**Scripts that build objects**
──────────────────────────────
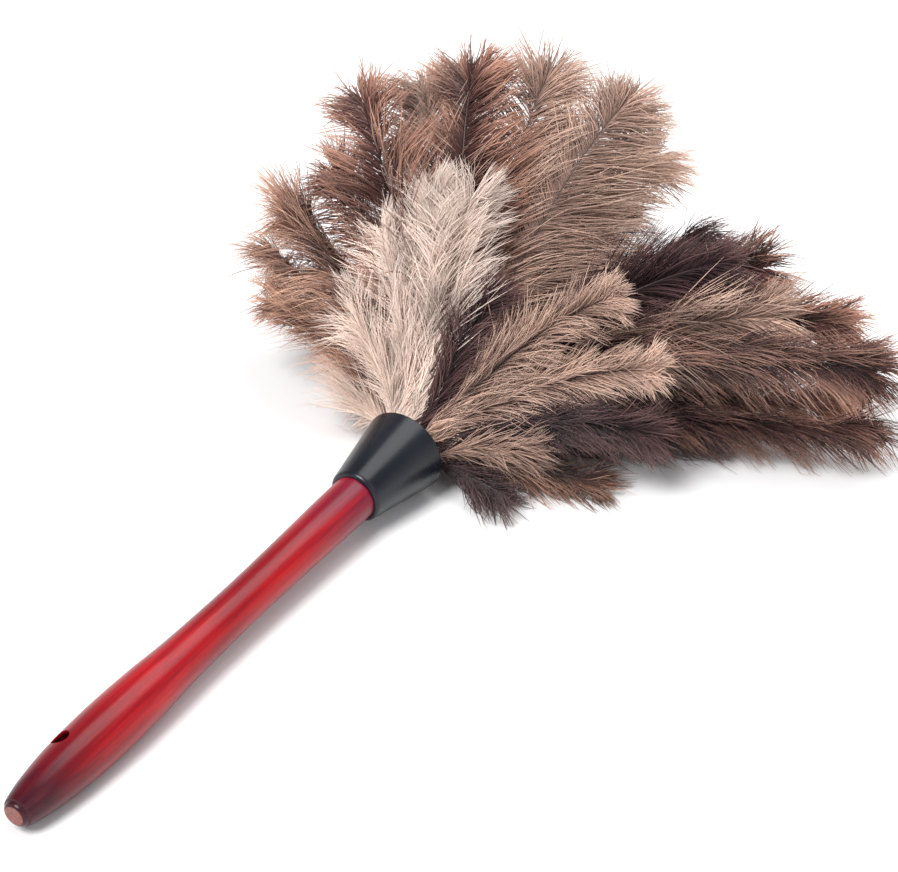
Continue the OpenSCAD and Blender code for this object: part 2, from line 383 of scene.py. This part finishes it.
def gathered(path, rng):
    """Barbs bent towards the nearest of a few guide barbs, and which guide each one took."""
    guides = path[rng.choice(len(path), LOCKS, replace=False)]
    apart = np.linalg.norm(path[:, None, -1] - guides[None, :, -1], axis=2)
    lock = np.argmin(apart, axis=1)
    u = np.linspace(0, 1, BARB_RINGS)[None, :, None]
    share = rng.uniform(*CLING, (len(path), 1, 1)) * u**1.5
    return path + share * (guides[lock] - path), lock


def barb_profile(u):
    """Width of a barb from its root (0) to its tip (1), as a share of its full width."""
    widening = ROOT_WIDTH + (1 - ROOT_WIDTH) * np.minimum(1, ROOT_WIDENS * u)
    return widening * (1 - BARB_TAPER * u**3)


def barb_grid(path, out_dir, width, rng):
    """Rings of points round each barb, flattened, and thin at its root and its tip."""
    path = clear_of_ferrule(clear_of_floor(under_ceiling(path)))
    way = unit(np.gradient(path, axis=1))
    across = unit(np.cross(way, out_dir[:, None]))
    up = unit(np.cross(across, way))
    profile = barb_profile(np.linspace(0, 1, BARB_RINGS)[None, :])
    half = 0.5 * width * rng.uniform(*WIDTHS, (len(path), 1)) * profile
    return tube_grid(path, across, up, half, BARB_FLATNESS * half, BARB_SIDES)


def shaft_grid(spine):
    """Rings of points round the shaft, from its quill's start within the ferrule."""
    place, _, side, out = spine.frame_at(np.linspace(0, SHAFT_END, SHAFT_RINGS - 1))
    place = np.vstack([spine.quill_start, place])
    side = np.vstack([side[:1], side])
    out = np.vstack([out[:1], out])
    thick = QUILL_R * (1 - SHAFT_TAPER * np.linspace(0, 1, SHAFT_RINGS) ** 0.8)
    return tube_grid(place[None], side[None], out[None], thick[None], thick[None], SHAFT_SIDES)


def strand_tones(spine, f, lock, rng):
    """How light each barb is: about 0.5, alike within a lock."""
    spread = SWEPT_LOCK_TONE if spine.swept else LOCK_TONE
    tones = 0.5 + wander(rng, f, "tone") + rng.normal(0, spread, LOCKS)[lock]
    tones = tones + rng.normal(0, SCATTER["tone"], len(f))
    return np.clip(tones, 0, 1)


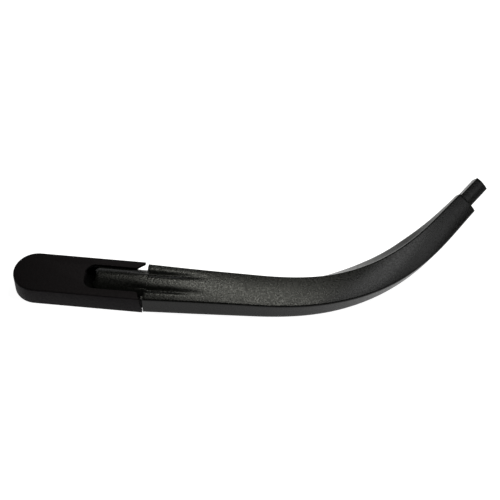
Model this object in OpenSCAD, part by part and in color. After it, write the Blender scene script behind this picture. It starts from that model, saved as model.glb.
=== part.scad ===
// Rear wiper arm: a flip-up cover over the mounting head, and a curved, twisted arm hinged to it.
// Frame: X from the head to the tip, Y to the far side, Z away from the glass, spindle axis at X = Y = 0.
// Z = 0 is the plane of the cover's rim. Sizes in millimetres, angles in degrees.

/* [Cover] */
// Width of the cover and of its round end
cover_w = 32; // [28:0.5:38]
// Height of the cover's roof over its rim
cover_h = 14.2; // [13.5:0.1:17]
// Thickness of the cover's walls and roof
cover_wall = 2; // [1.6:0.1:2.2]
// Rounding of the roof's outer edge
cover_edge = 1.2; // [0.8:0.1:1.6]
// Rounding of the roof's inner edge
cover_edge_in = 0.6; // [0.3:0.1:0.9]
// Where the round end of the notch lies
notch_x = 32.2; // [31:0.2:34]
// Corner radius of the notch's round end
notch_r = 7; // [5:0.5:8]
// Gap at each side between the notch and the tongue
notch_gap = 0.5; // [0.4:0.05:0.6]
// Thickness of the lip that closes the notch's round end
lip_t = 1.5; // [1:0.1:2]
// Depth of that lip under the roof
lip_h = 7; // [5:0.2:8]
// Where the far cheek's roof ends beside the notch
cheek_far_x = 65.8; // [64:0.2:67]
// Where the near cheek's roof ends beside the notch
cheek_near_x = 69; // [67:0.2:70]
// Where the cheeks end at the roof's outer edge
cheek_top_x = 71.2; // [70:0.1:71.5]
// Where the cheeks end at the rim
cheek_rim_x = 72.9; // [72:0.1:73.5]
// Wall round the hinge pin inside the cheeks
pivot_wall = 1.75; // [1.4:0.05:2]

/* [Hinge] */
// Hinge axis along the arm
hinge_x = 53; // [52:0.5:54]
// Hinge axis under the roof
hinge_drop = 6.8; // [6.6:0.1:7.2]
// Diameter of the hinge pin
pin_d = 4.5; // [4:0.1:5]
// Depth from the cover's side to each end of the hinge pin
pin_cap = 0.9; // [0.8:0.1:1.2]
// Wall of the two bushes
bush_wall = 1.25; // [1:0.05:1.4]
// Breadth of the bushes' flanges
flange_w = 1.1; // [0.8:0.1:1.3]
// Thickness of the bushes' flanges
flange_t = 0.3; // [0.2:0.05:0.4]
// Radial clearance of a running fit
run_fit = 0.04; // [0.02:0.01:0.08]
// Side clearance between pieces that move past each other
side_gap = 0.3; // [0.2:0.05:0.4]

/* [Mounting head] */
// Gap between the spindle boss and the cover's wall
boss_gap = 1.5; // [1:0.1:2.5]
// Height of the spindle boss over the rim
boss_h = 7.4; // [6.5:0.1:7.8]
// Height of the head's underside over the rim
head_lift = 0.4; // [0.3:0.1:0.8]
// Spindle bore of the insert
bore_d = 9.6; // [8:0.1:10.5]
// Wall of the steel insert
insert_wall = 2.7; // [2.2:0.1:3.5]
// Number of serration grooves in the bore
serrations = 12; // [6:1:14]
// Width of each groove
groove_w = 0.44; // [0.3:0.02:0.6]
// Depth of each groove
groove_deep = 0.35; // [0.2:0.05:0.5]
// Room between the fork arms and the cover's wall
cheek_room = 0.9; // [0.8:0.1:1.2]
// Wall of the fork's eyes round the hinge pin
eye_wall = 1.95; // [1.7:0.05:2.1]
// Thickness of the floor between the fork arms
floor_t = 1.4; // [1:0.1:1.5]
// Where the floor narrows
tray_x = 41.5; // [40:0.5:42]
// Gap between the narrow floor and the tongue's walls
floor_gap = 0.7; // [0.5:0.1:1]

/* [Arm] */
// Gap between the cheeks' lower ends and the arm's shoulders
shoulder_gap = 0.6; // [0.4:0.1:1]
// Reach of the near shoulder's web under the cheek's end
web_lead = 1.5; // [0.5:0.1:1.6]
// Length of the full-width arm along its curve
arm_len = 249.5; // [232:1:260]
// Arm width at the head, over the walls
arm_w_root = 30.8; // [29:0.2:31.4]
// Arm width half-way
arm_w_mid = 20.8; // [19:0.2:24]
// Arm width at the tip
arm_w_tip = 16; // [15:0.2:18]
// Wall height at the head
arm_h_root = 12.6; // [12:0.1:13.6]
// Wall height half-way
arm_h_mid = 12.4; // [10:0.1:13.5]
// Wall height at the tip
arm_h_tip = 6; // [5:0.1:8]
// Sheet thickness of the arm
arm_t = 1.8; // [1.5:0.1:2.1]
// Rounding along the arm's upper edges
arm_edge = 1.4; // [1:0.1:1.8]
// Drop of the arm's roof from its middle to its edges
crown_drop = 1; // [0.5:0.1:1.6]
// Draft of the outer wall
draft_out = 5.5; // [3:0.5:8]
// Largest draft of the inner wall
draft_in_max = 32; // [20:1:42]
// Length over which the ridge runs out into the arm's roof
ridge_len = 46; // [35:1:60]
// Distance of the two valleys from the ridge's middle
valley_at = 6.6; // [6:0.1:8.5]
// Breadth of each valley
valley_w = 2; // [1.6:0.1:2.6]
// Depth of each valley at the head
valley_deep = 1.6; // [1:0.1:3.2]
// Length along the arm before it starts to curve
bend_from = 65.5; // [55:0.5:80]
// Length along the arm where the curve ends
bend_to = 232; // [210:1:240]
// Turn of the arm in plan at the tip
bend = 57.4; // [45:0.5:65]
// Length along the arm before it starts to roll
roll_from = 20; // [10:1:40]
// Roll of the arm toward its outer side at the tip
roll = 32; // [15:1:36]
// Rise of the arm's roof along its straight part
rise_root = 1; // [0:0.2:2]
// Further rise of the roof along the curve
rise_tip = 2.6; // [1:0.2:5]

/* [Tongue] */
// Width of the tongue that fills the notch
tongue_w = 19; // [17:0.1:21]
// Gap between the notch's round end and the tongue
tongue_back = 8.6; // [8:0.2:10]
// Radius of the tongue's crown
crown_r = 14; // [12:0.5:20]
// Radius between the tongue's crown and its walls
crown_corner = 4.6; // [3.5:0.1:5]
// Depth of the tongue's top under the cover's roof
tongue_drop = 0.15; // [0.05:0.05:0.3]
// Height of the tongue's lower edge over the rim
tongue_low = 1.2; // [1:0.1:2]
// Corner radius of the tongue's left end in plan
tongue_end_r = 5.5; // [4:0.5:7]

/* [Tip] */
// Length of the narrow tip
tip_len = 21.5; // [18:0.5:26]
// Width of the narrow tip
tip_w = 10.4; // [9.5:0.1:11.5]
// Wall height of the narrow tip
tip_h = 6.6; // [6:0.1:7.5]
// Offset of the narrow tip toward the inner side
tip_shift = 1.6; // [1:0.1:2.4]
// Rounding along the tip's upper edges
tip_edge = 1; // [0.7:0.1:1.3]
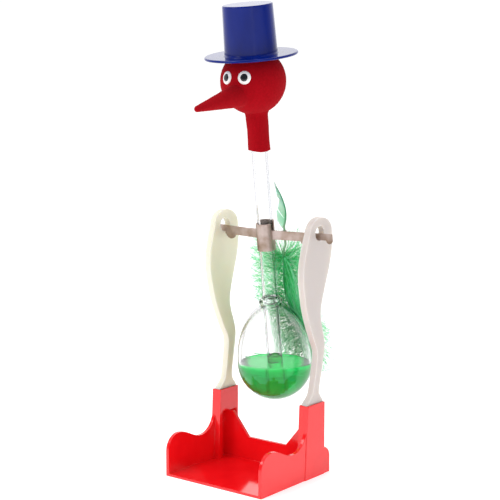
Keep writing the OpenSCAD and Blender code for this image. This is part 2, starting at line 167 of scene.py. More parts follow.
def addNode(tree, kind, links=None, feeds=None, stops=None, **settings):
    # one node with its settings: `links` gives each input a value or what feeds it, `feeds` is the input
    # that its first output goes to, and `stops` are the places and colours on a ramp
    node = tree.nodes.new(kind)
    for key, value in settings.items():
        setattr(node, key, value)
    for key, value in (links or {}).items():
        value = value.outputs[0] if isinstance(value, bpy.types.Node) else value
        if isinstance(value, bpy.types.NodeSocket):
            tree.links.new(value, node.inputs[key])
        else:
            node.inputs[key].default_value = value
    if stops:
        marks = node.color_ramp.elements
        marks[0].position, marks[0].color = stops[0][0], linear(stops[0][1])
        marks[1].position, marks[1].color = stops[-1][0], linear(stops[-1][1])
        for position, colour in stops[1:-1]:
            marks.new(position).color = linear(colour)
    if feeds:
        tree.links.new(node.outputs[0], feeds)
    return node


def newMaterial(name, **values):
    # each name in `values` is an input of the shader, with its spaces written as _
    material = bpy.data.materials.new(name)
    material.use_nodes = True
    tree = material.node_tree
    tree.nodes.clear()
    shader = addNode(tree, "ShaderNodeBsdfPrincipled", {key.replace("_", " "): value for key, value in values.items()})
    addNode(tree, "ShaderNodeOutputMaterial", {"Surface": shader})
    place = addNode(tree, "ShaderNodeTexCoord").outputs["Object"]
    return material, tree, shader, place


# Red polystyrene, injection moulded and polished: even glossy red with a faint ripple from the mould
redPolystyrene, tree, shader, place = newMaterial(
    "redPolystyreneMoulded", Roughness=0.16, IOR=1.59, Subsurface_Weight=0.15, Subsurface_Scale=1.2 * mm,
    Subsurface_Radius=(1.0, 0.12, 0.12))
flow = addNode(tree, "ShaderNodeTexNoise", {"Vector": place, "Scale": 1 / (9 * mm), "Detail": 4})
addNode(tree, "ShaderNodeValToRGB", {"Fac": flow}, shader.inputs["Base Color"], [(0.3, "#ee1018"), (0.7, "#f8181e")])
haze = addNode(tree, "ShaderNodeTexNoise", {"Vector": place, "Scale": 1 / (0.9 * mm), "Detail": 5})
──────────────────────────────
**REQUIRED TASK**
Look through the entries above for the word "code". Copy every line where it shows up.

**SOLUTION TO THIS PROBLEM**
Continue the OpenSCAD and Blender code for this object: part 2, from line 383 of scene.py. This part finishes it.
Keep writing the OpenSCAD and Blender code for this image. This is part 2, starting at line 167 of scene.py. More parts follow.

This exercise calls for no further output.